Proceedings of the 2017 International Symposium on Code Generation and Optimization, CGO 2017
Austin,TX, USA, February 04--08, 2017
Graphics Processing Units (GPU) are designed to run a large number of threads in parallel. These threads run on Streaming Multiprocessors (SM) which consist of a few tens of SIMD cores. A kernel is launched on the GPU with an execution configuration, called grid, that specifies the size of a thread block (TB) and the number of thread blocks. Threads are allocated to and de-allocated from SMs at the granularity of a TB, whereas, scheduled and executed as a group of consecutive 32 threads, called warps. Due to various reasons, such as, different amounts of work, memory access latencies, etc., warps of a TB may finish the kernel execution at different points in time, causing the faster warps to wait for their slower sibling warps.

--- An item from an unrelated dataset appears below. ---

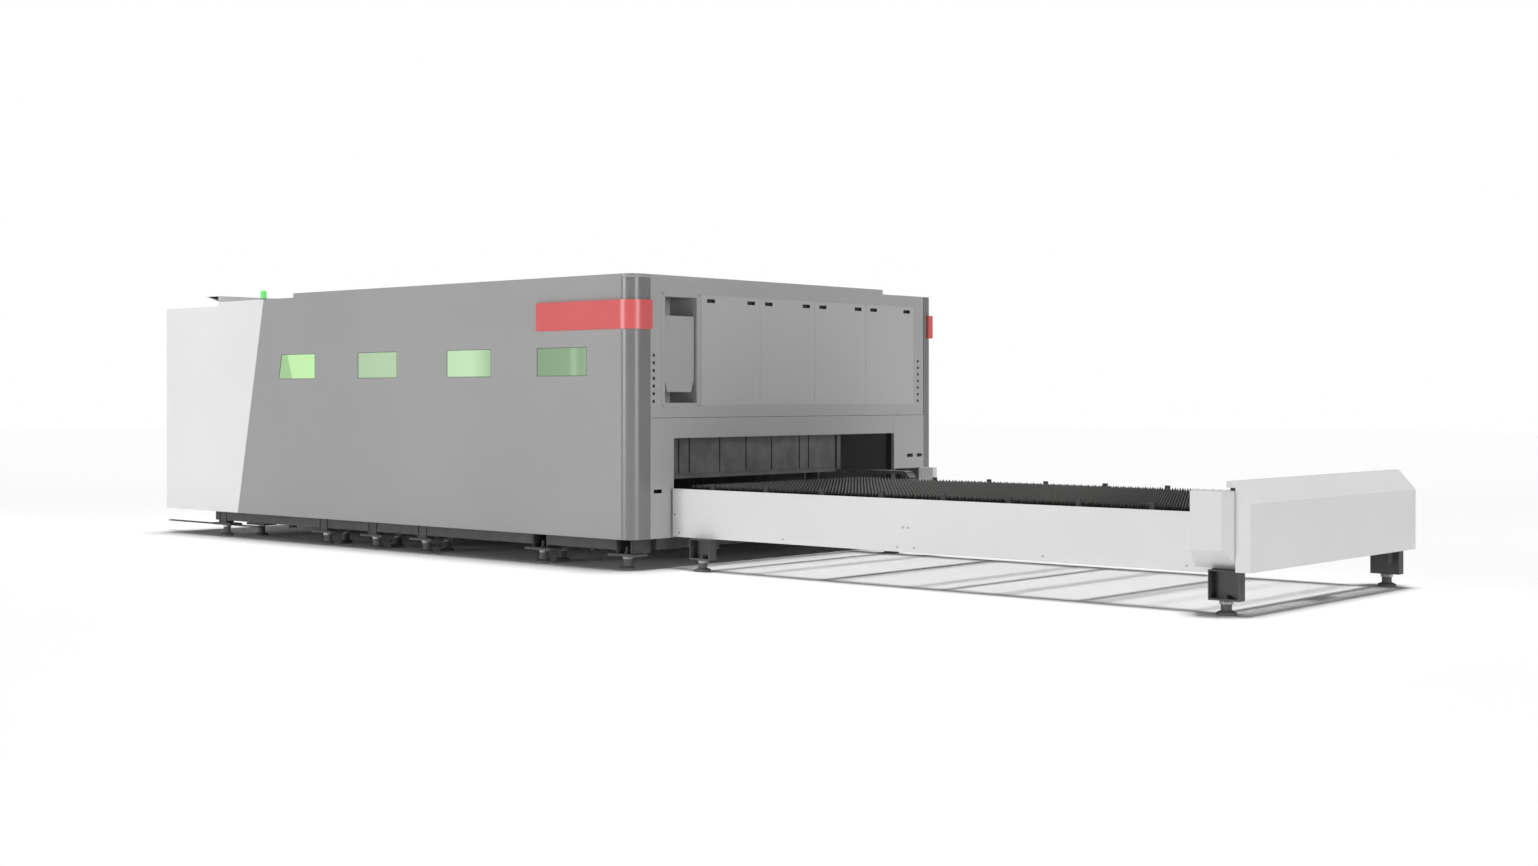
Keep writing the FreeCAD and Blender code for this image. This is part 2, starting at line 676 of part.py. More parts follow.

This, in effect, reduces the utilization of resources of SMs and hence the performance of the GPU. We propose a simple and elegant technique to eliminate the waiting time of warps at the end of kernel execution and improve performance. The proposed technique uses persistent threads to define virtual thread blocks and virtual warps, and enables warps finishing earlier to execute the kernel again for another logical (user specified) thread block, without waiting for their sibling warps. We propose simple source to source transformations to use virtual thread blocks and virtual warps. Further, this technique enables us to design a warp scheduling algorithm that is aware of the progress made by the virtual thread blocks and virtual warps, and uses this knowledge to prioritise warps effectively. Evaluation on a diverse set of kernels from Rodinia, Parboil and GPGPU-SIM benchmark suites on the GPGPU-Sim simulator showed a geometric mean improvement of 1.06x over the baseline architecture that uses Greedy Then Old (GTO) warp scheduler and 1.09x over Loose Round Robin (LRR) warp scheduler.